RICHARD LUGAR: We are going to be involved in construction, hopefully,
of a better Iraq for the people there, as well as for the entire
neighborhood and for the world.
MARGARET
WARNER: And do you think there will be as much support in this
Congress for spending the money that that will take, as there
was for going to war?
SEN
RICHARD LUGAR: Probably not.
SEN.
BOB BENNETT: It will be a tragedy if we don't. One of the problems
with the Gulf War was that there was no proper follow-up afterwards.
MARGARET
WARNER: But Sen. Biden predicts trouble for post-war rebuilding
-- given ballooning deficits and the president's push for tax
cuts.
SEN
JOE BIDEN: I don't think most of the Congress, Republicans and
Democrats, have focused on the fact that they're going to be faced
with very hard choices. If we go in, the president next year is
going to be saying, "By the way, we need another $20 billion
dollars to keep these troops here."
MARGARET
WARNER: Where Congress will play its biggest role in fighting
terrorism is here at home. Creating the new Department of Homeland
Security out of 22 agencies, with Tom Ridge now confirmed to head
it, was just the beginning say many lawmakers. Far more needs
to be done to make the homeland safe.
SEN.
BOB GRAHAM: America is not significantly more secure today than
it was before September the 11th, and that's my judgment. It also
is the judgment of the head of the CIA, who said in October that
we were very vulnerable, and had made little progress since September
the 11th in reducing our vulnerability.
MARGARET
WARNER: Many lawmakers have ideas to fix that -- from fortifying
the nation's power grid to creating a new domestic spy agency.
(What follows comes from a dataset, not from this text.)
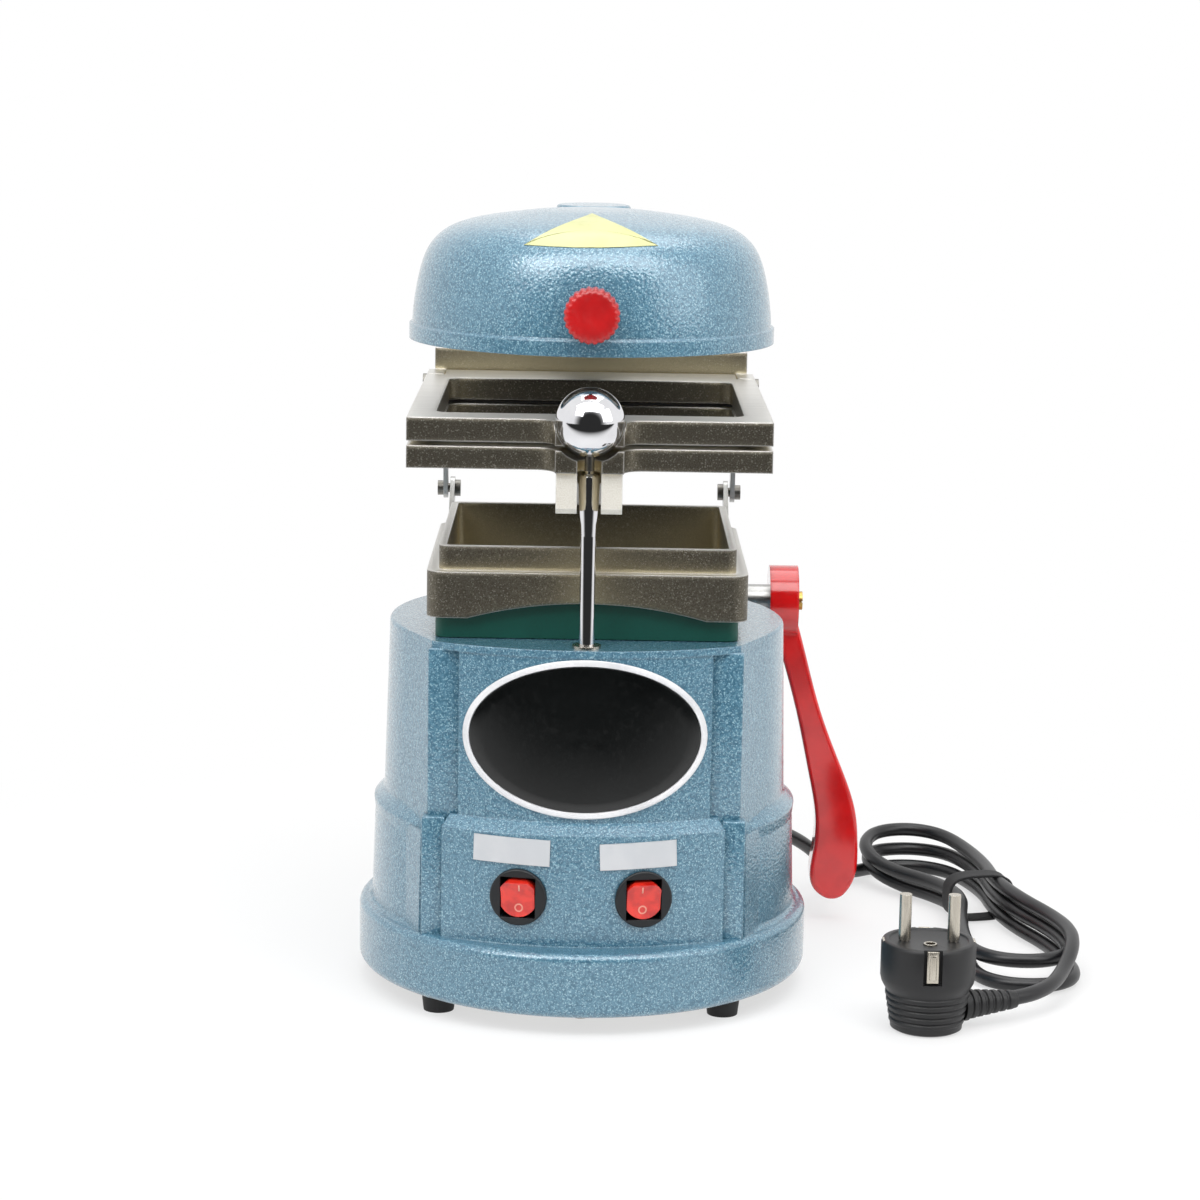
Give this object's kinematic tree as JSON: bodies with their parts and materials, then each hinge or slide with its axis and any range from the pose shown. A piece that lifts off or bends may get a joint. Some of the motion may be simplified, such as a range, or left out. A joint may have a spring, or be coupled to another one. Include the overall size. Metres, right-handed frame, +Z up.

But the biggest homeland security debates this session will be
about money.
SEN.
JOE BIDEN: I think we're underfunding Homeland Security by about
$16-20 billion dollars. You know, those soccer moms are not soccer
moms anymore, they're security moms. They're home in my state
wondering, "Joe, the nuclear power plant three miles across
the river -- are you sure it's secure?"
MARGARET
WARNER: Initially Pres. Bush said the new department could be
created at no additional cost. Now that's in doubt.
NORMAN
ORNSTEIN: They can't make Homeland Security work with the budget
that they've got. The costs of reorganization, of moving, of pulling
together 24 separate payroll systems, 22 separate computer systems
are enormous. It's going to cost us billions more.
MARGARET
WARNER: Sen. Bennett concedes most members of Congress feel the
heat.
SEN
BOB BENNETT: The Congress has to recognize that we must be vigilant
on this, we must follow through on it, or indeed the Department
will lag behind and then will come the inevitable attack, and
then the finger pointing will start. Nobody wants to be at the
other end of the finger pointing.
MARGARET
WARNER: But the administration is resisting spending more on homeland
defense -- while promoting a $670 billion tax cut.
And
congressional Democrats see an opening. Earlier this month, Democratic
Sen. Robert Byrd tried to add $5 billion to the White House request
for homeland defense in this year's spending bill.
SEN.
ROBERT BYRD: Here we are penny pinching when it comes to protecting
the homeland. We need these homeland security resources now to
meet real needs that have been authorized by the Congress for
port security, airport security, border security, nuclear security.
MARGARET
WARNER: Republican Appropriations Committee Chairman Ted Stevens
responded.
SEN.
TED STEVENS: If we didn't have the limitations we face, if we
didn't have the deficit we face, I would once again support Sen.
Byrd's funding in each of these items. Under the circumstances,
we cannot.
MARGARET
WARNER: Byrd's proposal lost on party line vote. All the Republicans
stuck with the president.
SEN.
BOB GRAHAM: Unfortunately, homeland security is not immune from
the politics that is involved in so many other things here.
MARGARET
WARNER: Finally, politics of a very local sort may get in the
way of Congress's ability to oversee the sprawling new agency.
The
dilemma -- which dozens of congressional committees, all claiming
partial jurisdiction, will have ultimate authority. Will most
of them be willing to step aside for the great goal of effective
oversight.
SEN.
BOB BENNETT: Well I've always said that hell hath no fury like
a committee chairman whose jurisdiction is being challenged.
SEN.
RICHARD LUGAR: Substantial leadership will be required by the
speaker and the majority leader and the appropriate minority officials
to do this. It will not happen by itself.
MARGARET
WARNER: For the newly sworn-in Congress, as for the nation, the
work of defending America against terrorism has just begun.